> DO THIS: Write out, word for word, only the data from its first line to the line containing "face.material_index = index".

━━━━━━━━━━━━━━━━━━━━

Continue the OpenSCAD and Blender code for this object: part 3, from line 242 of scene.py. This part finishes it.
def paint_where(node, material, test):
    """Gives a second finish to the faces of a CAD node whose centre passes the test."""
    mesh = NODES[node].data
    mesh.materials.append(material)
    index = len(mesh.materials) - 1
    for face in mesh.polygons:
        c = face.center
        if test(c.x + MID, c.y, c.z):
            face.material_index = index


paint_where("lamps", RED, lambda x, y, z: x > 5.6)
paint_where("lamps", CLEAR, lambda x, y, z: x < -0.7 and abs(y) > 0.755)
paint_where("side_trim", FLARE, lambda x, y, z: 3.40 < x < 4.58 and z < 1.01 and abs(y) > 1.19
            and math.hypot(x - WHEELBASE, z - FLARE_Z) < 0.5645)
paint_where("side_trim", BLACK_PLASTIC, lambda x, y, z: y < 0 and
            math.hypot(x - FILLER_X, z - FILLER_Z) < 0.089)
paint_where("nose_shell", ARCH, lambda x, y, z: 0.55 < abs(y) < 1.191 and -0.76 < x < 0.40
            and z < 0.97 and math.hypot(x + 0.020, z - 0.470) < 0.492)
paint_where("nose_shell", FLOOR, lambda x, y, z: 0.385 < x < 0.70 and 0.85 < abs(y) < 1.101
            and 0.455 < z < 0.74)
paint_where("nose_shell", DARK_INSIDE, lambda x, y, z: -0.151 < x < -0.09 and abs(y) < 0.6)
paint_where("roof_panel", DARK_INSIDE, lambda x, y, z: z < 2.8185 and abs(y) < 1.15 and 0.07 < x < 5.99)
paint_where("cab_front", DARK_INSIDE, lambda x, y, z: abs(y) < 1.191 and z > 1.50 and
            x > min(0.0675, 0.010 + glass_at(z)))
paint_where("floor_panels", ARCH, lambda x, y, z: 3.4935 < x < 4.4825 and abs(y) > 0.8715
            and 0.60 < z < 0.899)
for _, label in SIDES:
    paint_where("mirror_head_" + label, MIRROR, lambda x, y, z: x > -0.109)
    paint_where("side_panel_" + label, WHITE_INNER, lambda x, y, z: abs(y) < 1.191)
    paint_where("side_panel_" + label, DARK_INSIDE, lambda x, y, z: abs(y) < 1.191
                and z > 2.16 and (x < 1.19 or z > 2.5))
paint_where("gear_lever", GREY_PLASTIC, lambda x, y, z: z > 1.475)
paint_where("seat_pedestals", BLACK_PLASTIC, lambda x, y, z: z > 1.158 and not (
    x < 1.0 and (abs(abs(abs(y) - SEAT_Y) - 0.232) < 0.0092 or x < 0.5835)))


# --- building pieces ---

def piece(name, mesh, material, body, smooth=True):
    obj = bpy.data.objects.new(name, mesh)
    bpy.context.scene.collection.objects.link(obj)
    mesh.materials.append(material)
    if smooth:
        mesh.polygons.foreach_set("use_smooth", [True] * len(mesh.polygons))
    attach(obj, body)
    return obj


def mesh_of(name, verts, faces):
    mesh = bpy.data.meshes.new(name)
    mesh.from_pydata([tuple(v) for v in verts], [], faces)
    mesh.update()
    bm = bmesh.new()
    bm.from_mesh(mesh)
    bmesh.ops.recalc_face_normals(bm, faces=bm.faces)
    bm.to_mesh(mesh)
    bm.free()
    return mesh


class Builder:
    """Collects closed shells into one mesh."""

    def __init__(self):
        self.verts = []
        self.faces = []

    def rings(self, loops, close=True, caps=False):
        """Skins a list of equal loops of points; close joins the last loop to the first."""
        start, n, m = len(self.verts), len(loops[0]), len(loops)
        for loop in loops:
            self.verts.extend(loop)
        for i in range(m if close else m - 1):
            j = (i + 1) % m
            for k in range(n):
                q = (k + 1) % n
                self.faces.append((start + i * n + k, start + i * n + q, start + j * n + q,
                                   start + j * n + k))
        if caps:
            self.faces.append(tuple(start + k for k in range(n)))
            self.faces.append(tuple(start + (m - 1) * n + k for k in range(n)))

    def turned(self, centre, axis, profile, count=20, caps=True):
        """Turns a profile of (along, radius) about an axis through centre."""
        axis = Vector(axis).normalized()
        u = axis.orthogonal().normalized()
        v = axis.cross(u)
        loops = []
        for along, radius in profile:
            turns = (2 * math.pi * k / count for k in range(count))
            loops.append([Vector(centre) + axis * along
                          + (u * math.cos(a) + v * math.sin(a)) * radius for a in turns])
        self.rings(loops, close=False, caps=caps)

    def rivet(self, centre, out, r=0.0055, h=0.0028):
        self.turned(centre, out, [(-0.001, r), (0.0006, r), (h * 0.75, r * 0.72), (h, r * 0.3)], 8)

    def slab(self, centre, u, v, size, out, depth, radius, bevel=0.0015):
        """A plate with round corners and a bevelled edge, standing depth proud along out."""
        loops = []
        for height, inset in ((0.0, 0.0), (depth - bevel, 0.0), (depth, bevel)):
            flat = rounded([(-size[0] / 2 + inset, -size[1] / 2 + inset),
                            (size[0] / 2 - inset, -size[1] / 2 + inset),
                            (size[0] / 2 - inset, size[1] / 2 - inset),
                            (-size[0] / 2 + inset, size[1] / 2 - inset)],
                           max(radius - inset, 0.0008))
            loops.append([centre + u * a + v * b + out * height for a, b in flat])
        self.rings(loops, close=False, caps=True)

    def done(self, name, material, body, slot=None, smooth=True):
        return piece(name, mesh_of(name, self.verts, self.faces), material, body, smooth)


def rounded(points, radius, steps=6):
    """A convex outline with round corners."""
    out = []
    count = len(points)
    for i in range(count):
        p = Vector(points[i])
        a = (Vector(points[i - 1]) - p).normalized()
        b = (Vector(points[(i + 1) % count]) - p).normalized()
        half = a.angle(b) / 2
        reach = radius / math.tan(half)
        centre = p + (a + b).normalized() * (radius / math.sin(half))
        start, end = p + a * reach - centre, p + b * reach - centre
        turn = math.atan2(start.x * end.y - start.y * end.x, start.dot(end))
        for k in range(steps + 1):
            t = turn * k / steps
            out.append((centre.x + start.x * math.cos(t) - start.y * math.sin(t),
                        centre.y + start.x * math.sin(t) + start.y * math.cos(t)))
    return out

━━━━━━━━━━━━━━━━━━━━

> THE REPLY:
Continue the OpenSCAD and Blender code for this object: part 3, from line 242 of scene.py. This part finishes it.
def paint_where(node, material, test):
    """Gives a second finish to the faces of a CAD node whose centre passes the test."""
    mesh = NODES[node].data
    mesh.materials.append(material)
    index = len(mesh.materials) - 1
    for face in mesh.polygons:
        c = face.center
        if test(c.x + MID, c.y, c.z):
            face.material_index = index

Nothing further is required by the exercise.